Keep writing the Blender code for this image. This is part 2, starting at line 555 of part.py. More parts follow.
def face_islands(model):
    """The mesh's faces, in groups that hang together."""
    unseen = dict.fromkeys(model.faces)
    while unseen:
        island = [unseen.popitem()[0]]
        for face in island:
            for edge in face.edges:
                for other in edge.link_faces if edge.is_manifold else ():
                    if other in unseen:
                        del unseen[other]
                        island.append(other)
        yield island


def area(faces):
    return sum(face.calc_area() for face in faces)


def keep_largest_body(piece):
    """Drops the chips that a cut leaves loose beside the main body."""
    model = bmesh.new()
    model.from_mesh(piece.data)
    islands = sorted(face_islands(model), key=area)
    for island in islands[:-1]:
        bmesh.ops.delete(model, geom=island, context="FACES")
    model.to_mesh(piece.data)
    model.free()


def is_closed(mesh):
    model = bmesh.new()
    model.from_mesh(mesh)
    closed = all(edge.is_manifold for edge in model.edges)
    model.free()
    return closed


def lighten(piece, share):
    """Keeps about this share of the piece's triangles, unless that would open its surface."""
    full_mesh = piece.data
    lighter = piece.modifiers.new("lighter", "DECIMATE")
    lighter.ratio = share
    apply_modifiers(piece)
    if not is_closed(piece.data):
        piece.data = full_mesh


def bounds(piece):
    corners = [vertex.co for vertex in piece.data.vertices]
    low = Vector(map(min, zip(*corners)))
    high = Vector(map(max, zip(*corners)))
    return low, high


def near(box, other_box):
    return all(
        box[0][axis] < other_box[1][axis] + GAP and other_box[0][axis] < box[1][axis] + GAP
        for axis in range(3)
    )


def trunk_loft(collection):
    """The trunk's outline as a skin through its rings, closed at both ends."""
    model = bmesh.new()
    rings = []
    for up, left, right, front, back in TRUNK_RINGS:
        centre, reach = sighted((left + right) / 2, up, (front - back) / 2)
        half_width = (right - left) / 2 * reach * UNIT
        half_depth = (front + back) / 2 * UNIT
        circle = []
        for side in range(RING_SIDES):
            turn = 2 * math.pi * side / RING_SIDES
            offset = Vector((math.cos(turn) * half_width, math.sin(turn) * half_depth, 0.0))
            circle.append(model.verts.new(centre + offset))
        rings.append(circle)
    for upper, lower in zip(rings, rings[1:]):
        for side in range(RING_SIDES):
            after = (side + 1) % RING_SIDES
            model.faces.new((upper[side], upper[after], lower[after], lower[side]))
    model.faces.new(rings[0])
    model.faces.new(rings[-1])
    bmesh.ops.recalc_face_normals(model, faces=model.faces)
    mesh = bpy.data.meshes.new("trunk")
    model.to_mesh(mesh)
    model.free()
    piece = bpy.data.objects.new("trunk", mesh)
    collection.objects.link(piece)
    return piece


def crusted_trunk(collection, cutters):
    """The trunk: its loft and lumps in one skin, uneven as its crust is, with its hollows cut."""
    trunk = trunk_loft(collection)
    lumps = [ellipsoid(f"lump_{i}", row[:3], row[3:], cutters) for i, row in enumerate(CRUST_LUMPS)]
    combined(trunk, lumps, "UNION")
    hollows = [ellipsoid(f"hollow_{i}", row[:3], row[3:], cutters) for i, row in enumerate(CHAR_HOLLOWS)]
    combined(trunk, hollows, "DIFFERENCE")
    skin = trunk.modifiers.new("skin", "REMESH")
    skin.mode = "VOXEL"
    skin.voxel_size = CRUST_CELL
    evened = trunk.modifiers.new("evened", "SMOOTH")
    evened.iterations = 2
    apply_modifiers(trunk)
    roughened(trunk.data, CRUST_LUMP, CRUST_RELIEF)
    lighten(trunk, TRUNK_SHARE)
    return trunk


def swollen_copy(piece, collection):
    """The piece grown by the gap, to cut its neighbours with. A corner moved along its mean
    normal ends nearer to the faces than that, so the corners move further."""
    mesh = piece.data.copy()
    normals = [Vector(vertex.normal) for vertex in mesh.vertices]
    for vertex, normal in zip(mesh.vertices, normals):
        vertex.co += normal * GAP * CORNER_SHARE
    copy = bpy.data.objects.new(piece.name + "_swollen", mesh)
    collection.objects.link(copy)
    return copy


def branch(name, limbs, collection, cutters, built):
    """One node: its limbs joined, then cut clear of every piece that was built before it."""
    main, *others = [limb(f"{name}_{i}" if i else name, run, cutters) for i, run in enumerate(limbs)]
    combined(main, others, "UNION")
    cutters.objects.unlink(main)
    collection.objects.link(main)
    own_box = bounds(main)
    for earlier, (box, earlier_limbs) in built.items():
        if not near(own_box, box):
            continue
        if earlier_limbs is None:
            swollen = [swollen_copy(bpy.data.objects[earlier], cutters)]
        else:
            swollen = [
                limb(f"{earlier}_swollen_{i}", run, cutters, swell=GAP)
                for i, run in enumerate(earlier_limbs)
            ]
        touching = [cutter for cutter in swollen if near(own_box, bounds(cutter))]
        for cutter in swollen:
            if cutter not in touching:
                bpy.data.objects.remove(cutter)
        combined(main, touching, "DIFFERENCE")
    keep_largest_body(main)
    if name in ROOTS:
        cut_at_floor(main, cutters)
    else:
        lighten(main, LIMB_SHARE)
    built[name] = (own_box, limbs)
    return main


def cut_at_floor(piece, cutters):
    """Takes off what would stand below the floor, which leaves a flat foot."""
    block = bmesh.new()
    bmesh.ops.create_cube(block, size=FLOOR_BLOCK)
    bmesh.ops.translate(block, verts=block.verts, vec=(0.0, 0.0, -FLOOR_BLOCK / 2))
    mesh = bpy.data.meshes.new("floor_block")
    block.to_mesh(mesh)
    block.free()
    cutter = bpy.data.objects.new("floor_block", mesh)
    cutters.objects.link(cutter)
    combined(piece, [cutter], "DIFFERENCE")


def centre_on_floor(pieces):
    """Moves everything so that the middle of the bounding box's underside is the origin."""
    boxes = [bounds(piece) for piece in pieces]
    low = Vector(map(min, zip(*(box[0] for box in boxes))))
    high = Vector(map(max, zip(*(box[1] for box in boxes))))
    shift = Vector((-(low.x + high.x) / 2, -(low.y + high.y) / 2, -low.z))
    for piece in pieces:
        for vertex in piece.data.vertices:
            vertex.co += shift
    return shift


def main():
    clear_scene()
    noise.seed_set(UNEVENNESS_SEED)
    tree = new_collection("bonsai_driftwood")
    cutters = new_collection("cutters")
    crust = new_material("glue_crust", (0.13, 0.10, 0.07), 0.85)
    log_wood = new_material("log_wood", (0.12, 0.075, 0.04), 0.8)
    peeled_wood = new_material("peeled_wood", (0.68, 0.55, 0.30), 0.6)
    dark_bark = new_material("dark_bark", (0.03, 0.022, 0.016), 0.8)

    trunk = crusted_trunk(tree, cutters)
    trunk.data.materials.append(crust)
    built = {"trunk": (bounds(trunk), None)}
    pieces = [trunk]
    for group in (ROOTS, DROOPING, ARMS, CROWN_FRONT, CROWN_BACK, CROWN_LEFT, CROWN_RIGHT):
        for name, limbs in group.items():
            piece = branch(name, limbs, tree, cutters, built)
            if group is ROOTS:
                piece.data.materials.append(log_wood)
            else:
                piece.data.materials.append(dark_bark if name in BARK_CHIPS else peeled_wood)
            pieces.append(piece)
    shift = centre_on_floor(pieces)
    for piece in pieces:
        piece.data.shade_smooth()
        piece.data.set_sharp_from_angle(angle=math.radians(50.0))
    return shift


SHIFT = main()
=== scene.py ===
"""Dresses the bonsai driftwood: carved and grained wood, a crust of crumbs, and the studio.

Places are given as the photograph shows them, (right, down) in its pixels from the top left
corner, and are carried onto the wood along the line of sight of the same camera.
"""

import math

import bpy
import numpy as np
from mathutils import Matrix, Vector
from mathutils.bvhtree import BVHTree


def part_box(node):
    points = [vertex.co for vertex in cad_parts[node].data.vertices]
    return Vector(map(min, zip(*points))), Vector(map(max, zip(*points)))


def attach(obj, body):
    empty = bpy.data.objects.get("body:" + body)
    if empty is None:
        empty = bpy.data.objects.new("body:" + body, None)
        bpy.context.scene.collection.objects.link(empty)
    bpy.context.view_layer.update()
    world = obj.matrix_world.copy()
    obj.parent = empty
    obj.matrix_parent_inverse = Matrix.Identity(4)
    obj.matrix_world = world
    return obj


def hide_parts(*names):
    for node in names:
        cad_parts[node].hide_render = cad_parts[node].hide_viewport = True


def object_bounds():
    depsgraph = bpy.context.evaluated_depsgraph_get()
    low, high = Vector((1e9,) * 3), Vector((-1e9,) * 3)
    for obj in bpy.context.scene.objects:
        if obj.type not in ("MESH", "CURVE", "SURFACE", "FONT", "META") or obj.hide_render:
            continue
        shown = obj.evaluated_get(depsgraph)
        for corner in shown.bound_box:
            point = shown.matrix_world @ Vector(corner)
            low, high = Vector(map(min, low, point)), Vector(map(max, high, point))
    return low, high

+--

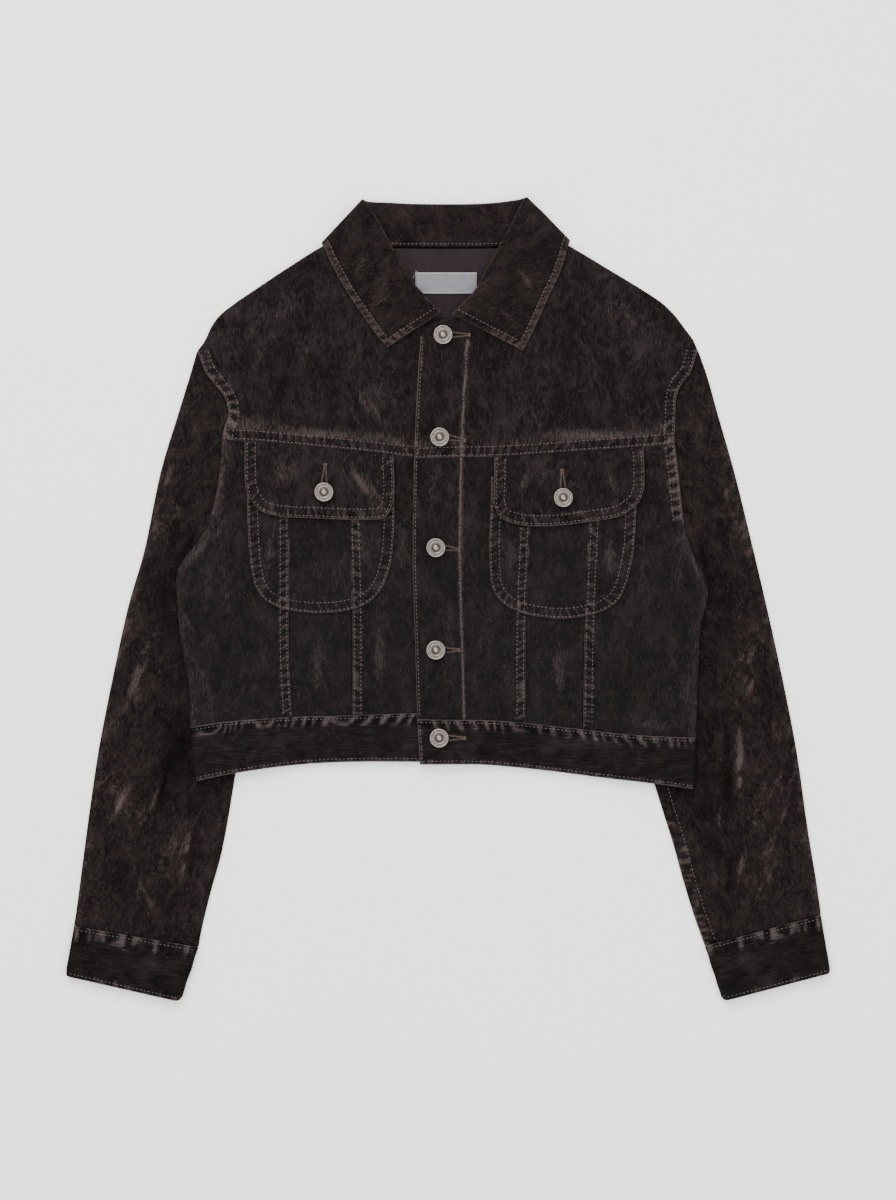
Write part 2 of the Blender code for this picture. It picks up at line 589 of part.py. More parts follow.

+--

Above is a listing; print exactly its lines from the one with "trunk = crusted_trunk(tree, cutters)" through the one with "if empty is", and no other lines.

    trunk = crusted_trunk(tree, cutters)
    trunk.data.materials.append(crust)
    built = {"trunk": (bounds(trunk), None)}
    pieces = [trunk]
    for group in (ROOTS, DROOPING, ARMS, CROWN_FRONT, CROWN_BACK, CROWN_LEFT, CROWN_RIGHT):
        for name, limbs in group.items():
            piece = branch(name, limbs, tree, cutters, built)
            if group is ROOTS:
                piece.data.materials.append(log_wood)
            else:
                piece.data.materials.append(dark_bark if name in BARK_CHIPS else peeled_wood)
            pieces.append(piece)
    shift = centre_on_floor(pieces)
    for piece in pieces:
        piece.data.shade_smooth()
        piece.data.set_sharp_from_angle(angle=math.radians(50.0))
    return shift


SHIFT = main()
=== scene.py ===
"""Dresses the bonsai driftwood: carved and grained wood, a crust of crumbs, and the studio.

Places are given as the photograph shows them, (right, down) in its pixels from the top left
corner, and are carried onto the wood along the line of sight of the same camera.
"""

import math

import bpy
import numpy as np
from mathutils import Matrix, Vector
from mathutils.bvhtree import BVHTree


def part_box(node):
    points = [vertex.co for vertex in cad_parts[node].data.vertices]
    return Vector(map(min, zip(*points))), Vector(map(max, zip(*points)))


def attach(obj, body):
    empty = bpy.data.objects.get("body:" + body)
    if empty is None:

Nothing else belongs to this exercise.